:: DATA LINES ::

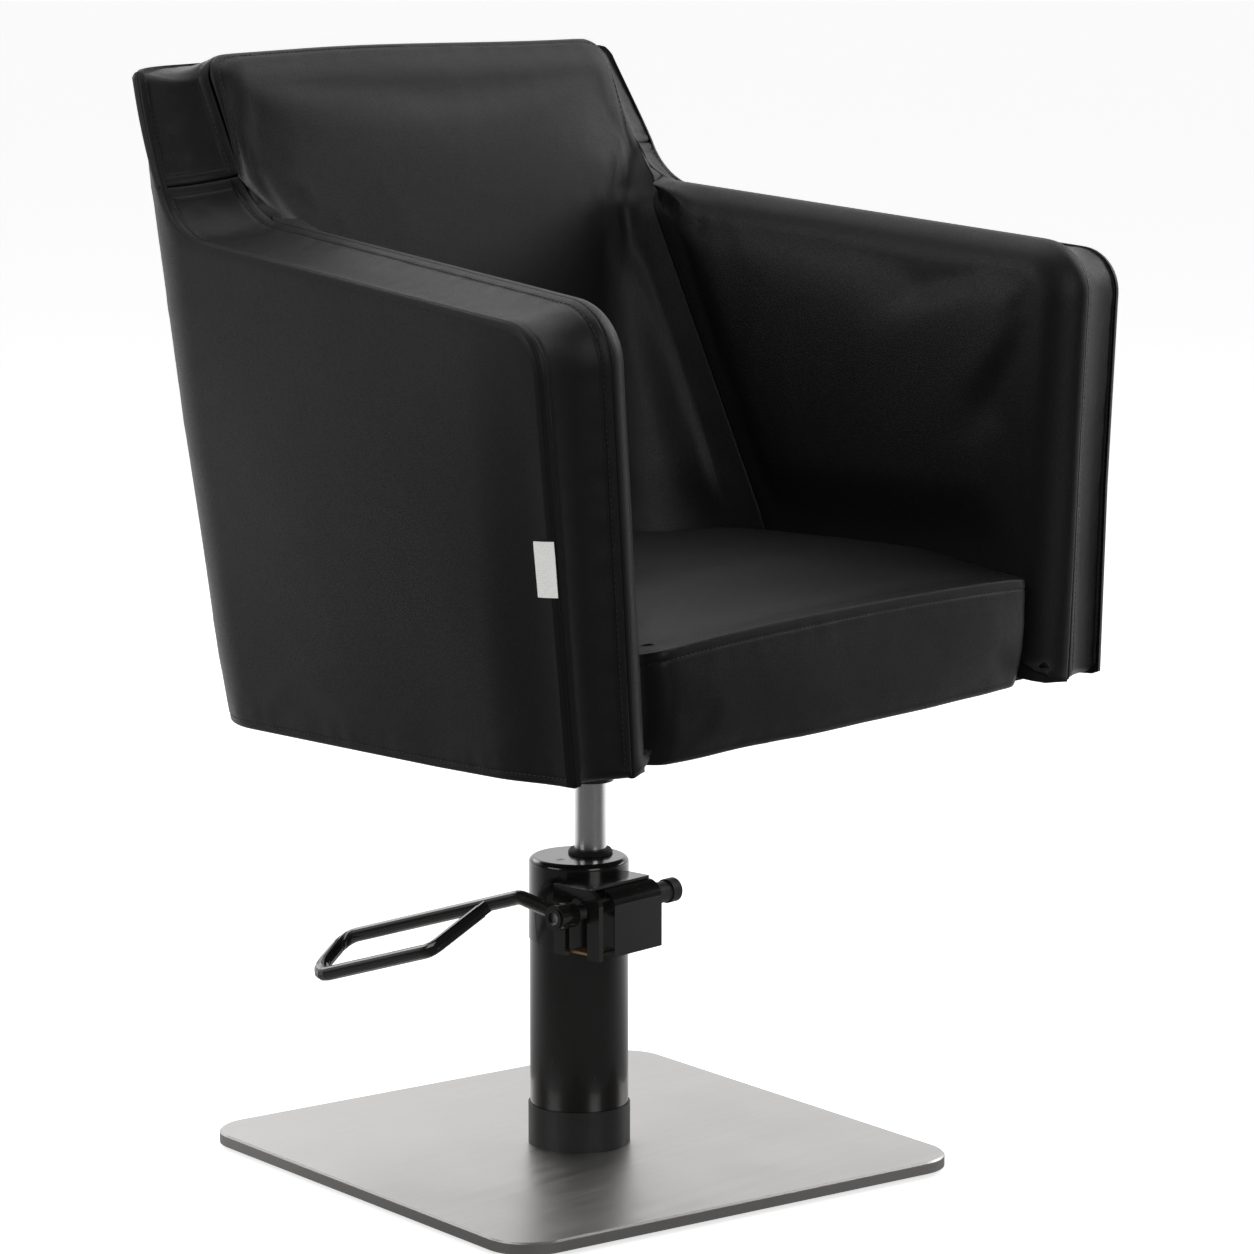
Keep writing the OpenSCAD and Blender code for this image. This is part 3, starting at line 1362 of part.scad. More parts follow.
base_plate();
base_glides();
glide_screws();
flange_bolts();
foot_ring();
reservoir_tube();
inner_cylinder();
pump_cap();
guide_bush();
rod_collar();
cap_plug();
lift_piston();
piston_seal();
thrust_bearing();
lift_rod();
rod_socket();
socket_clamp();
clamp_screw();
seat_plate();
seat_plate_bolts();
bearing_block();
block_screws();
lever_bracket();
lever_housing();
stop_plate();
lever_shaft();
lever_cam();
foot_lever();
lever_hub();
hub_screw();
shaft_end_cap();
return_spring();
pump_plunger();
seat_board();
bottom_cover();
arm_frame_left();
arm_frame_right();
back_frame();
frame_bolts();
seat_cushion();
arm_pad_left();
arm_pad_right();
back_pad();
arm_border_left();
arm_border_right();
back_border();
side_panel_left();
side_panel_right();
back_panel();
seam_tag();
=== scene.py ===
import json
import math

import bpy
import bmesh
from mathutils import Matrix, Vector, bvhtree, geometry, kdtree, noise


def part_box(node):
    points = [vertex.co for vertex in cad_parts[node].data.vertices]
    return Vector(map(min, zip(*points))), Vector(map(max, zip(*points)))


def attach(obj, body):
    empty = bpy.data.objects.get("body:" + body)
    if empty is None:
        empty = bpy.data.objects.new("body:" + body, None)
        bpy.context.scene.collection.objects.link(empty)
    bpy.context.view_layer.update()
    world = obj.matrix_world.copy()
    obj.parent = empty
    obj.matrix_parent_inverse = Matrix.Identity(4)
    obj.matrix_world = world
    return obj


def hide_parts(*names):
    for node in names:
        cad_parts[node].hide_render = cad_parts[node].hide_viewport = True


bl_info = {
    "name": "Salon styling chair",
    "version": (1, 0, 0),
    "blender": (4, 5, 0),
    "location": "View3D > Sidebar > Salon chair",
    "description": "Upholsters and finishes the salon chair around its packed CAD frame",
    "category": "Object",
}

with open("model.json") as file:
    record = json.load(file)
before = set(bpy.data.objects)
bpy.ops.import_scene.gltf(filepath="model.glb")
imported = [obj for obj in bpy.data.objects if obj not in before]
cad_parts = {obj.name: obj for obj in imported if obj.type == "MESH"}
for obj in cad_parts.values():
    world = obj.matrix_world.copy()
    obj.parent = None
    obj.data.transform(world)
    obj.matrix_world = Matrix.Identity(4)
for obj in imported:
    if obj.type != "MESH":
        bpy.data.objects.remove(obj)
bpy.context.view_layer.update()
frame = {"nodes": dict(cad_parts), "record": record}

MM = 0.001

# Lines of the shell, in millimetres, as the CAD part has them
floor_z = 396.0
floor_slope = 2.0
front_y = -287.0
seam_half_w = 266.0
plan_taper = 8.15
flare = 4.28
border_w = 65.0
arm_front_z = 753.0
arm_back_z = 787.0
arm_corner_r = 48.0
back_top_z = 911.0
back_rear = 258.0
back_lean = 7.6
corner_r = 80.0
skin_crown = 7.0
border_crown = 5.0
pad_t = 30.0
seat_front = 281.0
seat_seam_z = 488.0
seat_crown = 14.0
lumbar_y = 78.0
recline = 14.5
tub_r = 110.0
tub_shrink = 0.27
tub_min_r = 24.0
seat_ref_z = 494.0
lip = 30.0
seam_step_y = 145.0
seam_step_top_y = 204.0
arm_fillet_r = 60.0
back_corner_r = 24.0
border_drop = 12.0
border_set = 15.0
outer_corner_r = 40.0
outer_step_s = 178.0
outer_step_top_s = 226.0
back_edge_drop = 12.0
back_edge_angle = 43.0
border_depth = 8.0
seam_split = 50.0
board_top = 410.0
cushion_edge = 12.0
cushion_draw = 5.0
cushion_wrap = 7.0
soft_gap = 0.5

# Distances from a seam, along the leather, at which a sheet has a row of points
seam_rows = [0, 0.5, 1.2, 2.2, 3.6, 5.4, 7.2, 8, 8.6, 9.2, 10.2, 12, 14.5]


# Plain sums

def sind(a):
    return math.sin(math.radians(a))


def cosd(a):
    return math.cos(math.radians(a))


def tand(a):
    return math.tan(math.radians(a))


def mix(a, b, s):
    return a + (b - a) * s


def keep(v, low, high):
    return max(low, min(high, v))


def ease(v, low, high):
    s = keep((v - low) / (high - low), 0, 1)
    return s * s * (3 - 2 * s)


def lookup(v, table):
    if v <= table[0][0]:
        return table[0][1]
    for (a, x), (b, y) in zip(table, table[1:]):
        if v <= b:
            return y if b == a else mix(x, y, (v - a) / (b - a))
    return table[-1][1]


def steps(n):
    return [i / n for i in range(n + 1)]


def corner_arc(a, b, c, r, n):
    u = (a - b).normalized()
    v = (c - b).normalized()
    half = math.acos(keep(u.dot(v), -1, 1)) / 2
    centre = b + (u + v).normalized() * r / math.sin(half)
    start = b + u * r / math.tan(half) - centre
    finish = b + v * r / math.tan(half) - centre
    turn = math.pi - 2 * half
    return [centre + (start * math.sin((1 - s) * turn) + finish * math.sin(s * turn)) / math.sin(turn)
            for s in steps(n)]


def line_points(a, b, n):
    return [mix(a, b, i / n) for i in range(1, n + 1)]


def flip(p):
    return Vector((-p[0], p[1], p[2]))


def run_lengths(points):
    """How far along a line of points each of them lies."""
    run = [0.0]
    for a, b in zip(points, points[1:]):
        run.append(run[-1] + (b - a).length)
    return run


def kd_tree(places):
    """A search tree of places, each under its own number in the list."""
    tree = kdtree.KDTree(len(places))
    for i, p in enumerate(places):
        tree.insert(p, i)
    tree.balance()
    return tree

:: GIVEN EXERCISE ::
Copy out the full material exactly as it appears.

:: TASK SOLUTION ::
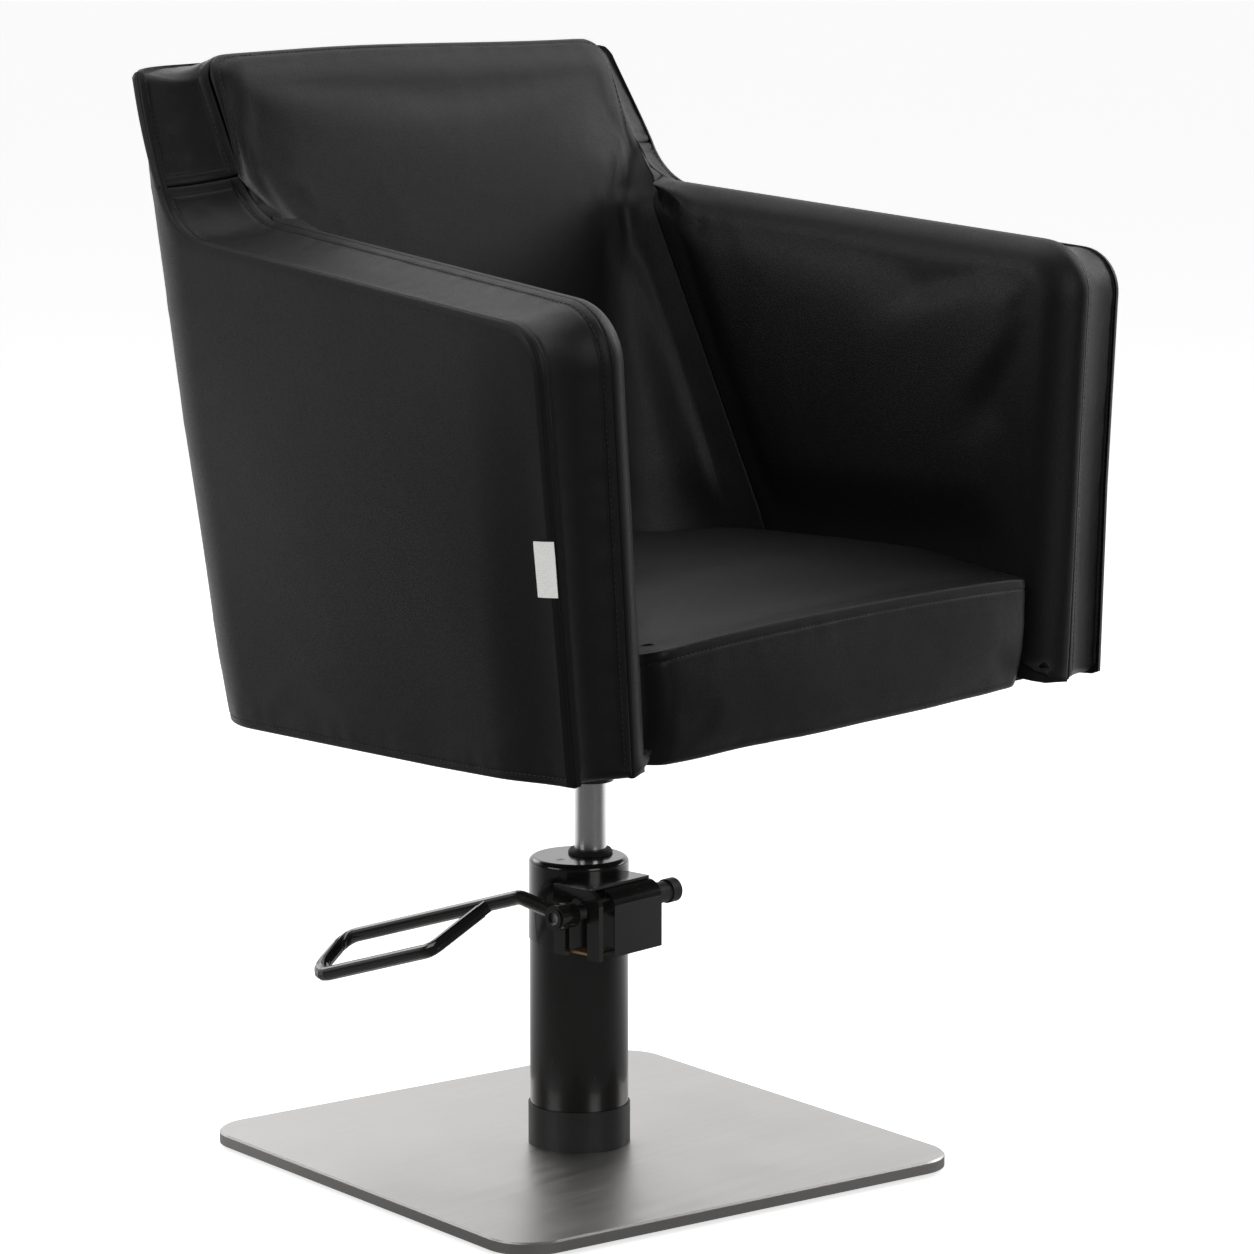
Keep writing the OpenSCAD and Blender code for this image. This is part 3, starting at line 1362 of part.scad. More parts follow.
base_plate();
base_glides();
glide_screws();
flange_bolts();
foot_ring();
reservoir_tube();
inner_cylinder();
pump_cap();
guide_bush();
rod_collar();
cap_plug();
lift_piston();
piston_seal();
thrust_bearing();
lift_rod();
rod_socket();
socket_clamp();
clamp_screw();
seat_plate();
seat_plate_bolts();
bearing_block();
block_screws();
lever_bracket();
lever_housing();
stop_plate();
lever_shaft();
lever_cam();
foot_lever();
lever_hub();
hub_screw();
shaft_end_cap();
return_spring();
pump_plunger();
seat_board();
bottom_cover();
arm_frame_left();
arm_frame_right();
back_frame();
frame_bolts();
seat_cushion();
arm_pad_left();
arm_pad_right();
back_pad();
arm_border_left();
arm_border_right();
back_border();
side_panel_left();
side_panel_right();
back_panel();
seam_tag();
=== scene.py ===
import json
import math

import bpy
import bmesh
from mathutils import Matrix, Vector, bvhtree, geometry, kdtree, noise


def part_box(node):
    points = [vertex.co for vertex in cad_parts[node].data.vertices]
    return Vector(map(min, zip(*points))), Vector(map(max, zip(*points)))


def attach(obj, body):
    empty = bpy.data.objects.get("body:" + body)
    if empty is None:
        empty = bpy.data.objects.new("body:" + body, None)
        bpy.context.scene.collection.objects.link(empty)
    bpy.context.view_layer.update()
    world = obj.matrix_world.copy()
    obj.parent = empty
    obj.matrix_parent_inverse = Matrix.Identity(4)
    obj.matrix_world = world
    return obj


def hide_parts(*names):
    for node in names:
        cad_parts[node].hide_render = cad_parts[node].hide_viewport = True


bl_info = {
    "name": "Salon styling chair",
    "version": (1, 0, 0),
    "blender": (4, 5, 0),
    "location": "View3D > Sidebar > Salon chair",
    "description": "Upholsters and finishes the salon chair around its packed CAD frame",
    "category": "Object",
}

with open("model.json") as file:
    record = json.load(file)
before = set(bpy.data.objects)
bpy.ops.import_scene.gltf(filepath="model.glb")
imported = [obj for obj in bpy.data.objects if obj not in before]
cad_parts = {obj.name: obj for obj in imported if obj.type == "MESH"}
for obj in cad_parts.values():
    world = obj.matrix_world.copy()
    obj.parent = None
    obj.data.transform(world)
    obj.matrix_world = Matrix.Identity(4)
for obj in imported:
    if obj.type != "MESH":
        bpy.data.objects.remove(obj)
bpy.context.view_layer.update()
frame = {"nodes": dict(cad_parts), "record": record}

MM = 0.001

# Lines of the shell, in millimetres, as the CAD part has them
floor_z = 396.0
floor_slope = 2.0
front_y = -287.0
seam_half_w = 266.0
plan_taper = 8.15
flare = 4.28
border_w = 65.0
arm_front_z = 753.0
arm_back_z = 787.0
arm_corner_r = 48.0
back_top_z = 911.0
back_rear = 258.0
back_lean = 7.6
corner_r = 80.0
skin_crown = 7.0
border_crown = 5.0
pad_t = 30.0
seat_front = 281.0
seat_seam_z = 488.0
seat_crown = 14.0
lumbar_y = 78.0
recline = 14.5
tub_r = 110.0
tub_shrink = 0.27
tub_min_r = 24.0
seat_ref_z = 494.0
lip = 30.0
seam_step_y = 145.0
seam_step_top_y = 204.0
arm_fillet_r = 60.0
back_corner_r = 24.0
border_drop = 12.0
border_set = 15.0
outer_corner_r = 40.0
outer_step_s = 178.0
outer_step_top_s = 226.0
back_edge_drop = 12.0
back_edge_angle = 43.0
border_depth = 8.0
seam_split = 50.0
board_top = 410.0
cushion_edge = 12.0
cushion_draw = 5.0
cushion_wrap = 7.0
soft_gap = 0.5

# Distances from a seam, along the leather, at which a sheet has a row of points
seam_rows = [0, 0.5, 1.2, 2.2, 3.6, 5.4, 7.2, 8, 8.6, 9.2, 10.2, 12, 14.5]


# Plain sums

def sind(a):
    return math.sin(math.radians(a))


def cosd(a):
    return math.cos(math.radians(a))


def tand(a):
    return math.tan(math.radians(a))


def mix(a, b, s):
    return a + (b - a) * s


def keep(v, low, high):
    return max(low, min(high, v))


def ease(v, low, high):
    s = keep((v - low) / (high - low), 0, 1)
    return s * s * (3 - 2 * s)


def lookup(v, table):
    if v <= table[0][0]:
        return table[0][1]
    for (a, x), (b, y) in zip(table, table[1:]):
        if v <= b:
            return y if b == a else mix(x, y, (v - a) / (b - a))
    return table[-1][1]


def steps(n):
    return [i / n for i in range(n + 1)]


def corner_arc(a, b, c, r, n):
    u = (a - b).normalized()
    v = (c - b).normalized()
    half = math.acos(keep(u.dot(v), -1, 1)) / 2
    centre = b + (u + v).normalized() * r / math.sin(half)
    start = b + u * r / math.tan(half) - centre
    finish = b + v * r / math.tan(half) - centre
    turn = math.pi - 2 * half
    return [centre + (start * math.sin((1 - s) * turn) + finish * math.sin(s * turn)) / math.sin(turn)
            for s in steps(n)]


def line_points(a, b, n):
    return [mix(a, b, i / n) for i in range(1, n + 1)]


def flip(p):
    return Vector((-p[0], p[1], p[2]))


def run_lengths(points):
    """How far along a line of points each of them lies."""
    run = [0.0]
    for a, b in zip(points, points[1:]):
        run.append(run[-1] + (b - a).length)
    return run


def kd_tree(places):
    """A search tree of places, each under its own number in the list."""
    tree = kdtree.KDTree(len(places))
    for i, p in enumerate(places):
        tree.insert(p, i)
    tree.balance()
    return tree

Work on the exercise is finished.